All this being stated, what I can say is that within the spontaneity, freedom, and magic of Zen Filmmaking every film that I have ever created has been done so with a very clear focus of message, (based upon budgetary constrains, of course). You may love what I do. You may hate what I do. You may issue praise or cast criticism. That’s all fine with me. But, what most people never seems to do is to actually study the films I make. They never look for the subtleties. They simply look to the obvious. And, by viewing my Zen Films in this manner, they are really missing the whole point.

…I mean, come on! These are Zen Films, what do you expect to see when you sit down to watch them?
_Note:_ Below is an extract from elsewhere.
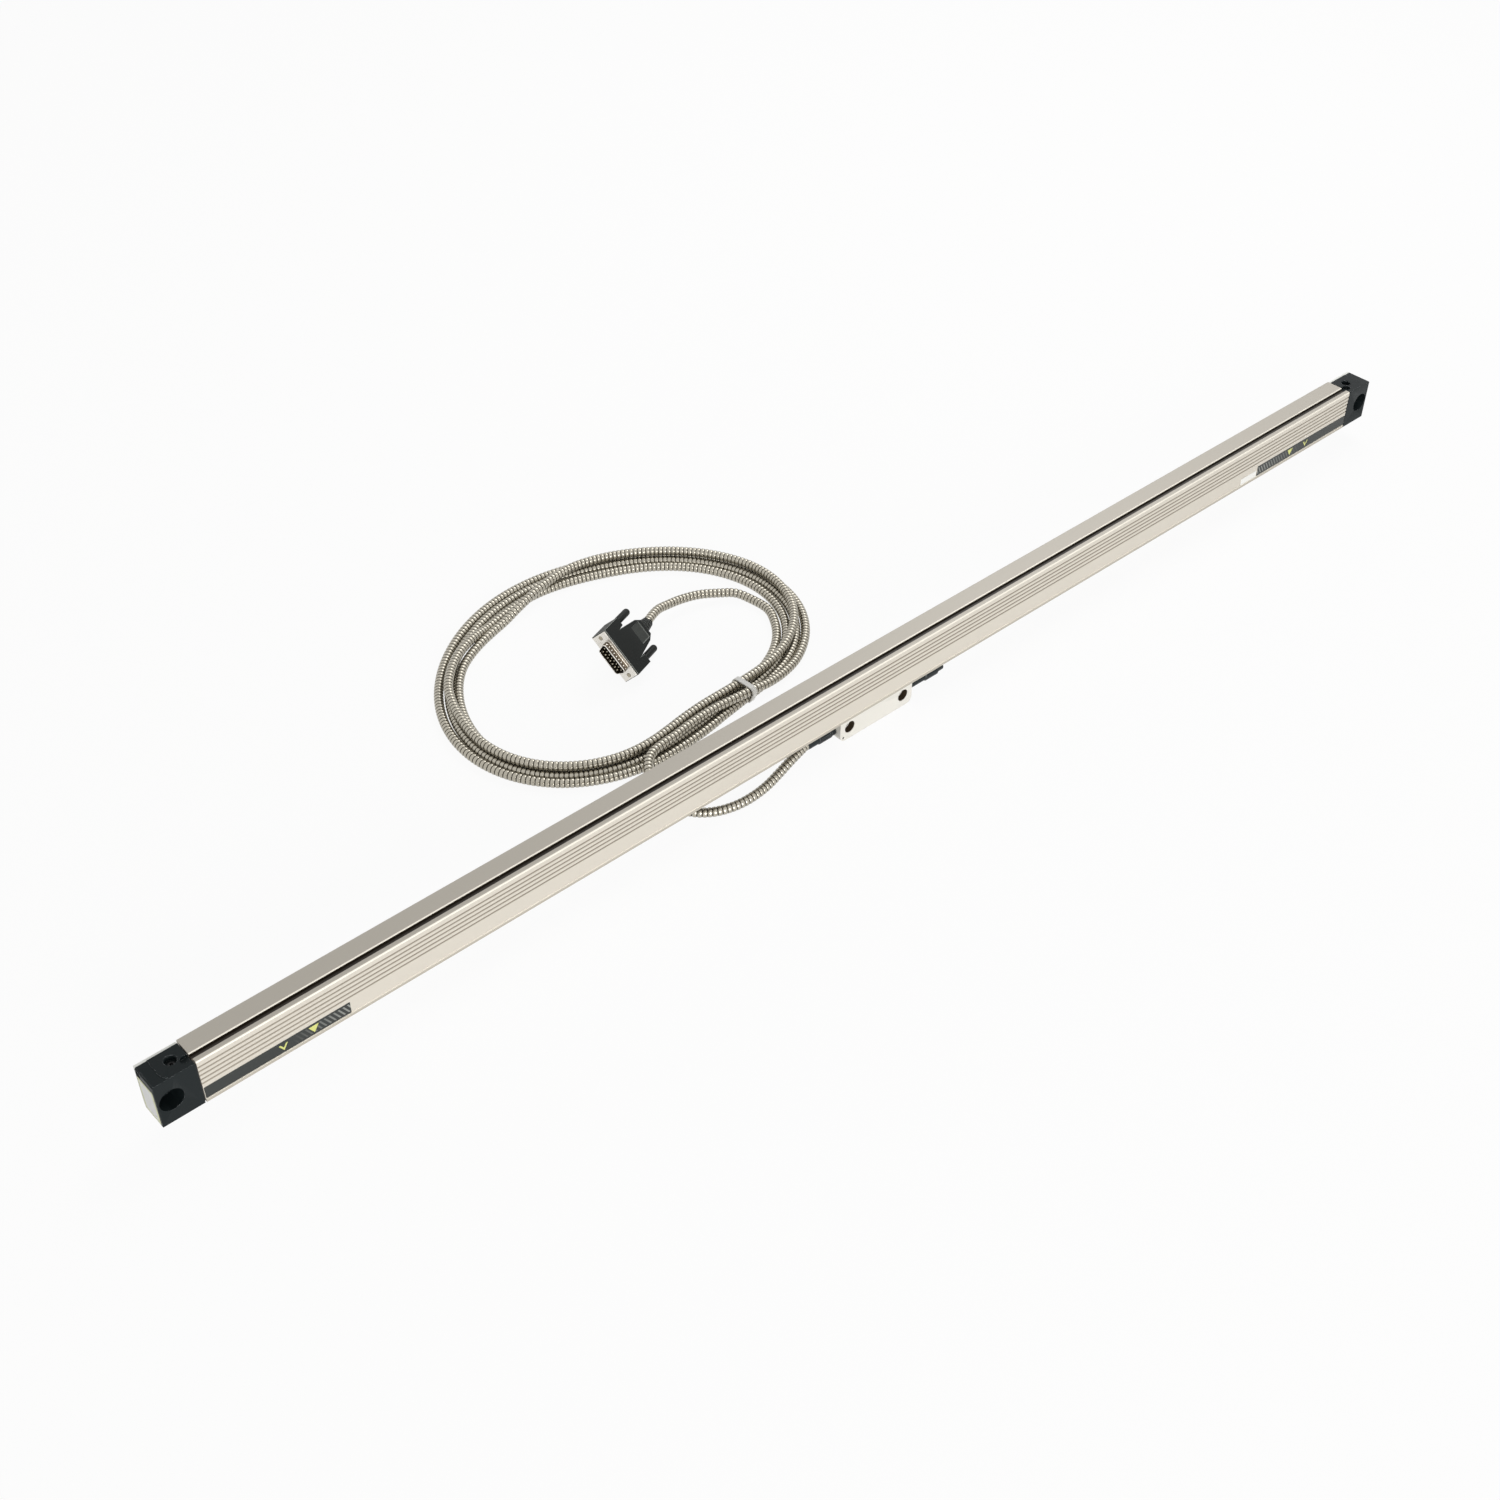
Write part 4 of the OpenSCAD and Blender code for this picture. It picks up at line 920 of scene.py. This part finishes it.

As the filmmaker, I could point to each element of what one should be looking for in each scene of my films. But, what would be the fun of that? This is Zen Filmmaking and that is all part of the process; finding the hidden meaning, revealing to yourself what is hiding beneath the surface and what it means to you. It is essential to know, however, that every scene in every one of my Zen Films has a Some Thing that is there for a reason which guides the overall vision of the film and projects an ideology to the audience whether they consciously notice it or not. This is why they are each titled a, “Zen Film.”

So, I want to call out all you, (oh so knowledgeable), film reviewers. I want to tell you, “You missed the point.” Simply by looking to the storyline, the sets, the acting, and the character development for guidance in your reviews you have completely overlooked what is actually going on.

As a Film Watcher and as a Film Maker I can say that to truly understand any film you have to look beyond the obvious. This is especially the case with Zen Films. So, the next time you want to find something to cast your judgment upon at least have the foresight to see what you are missing by studying the subtitles instead of simply sitting there with your mind already made up and casting judgment.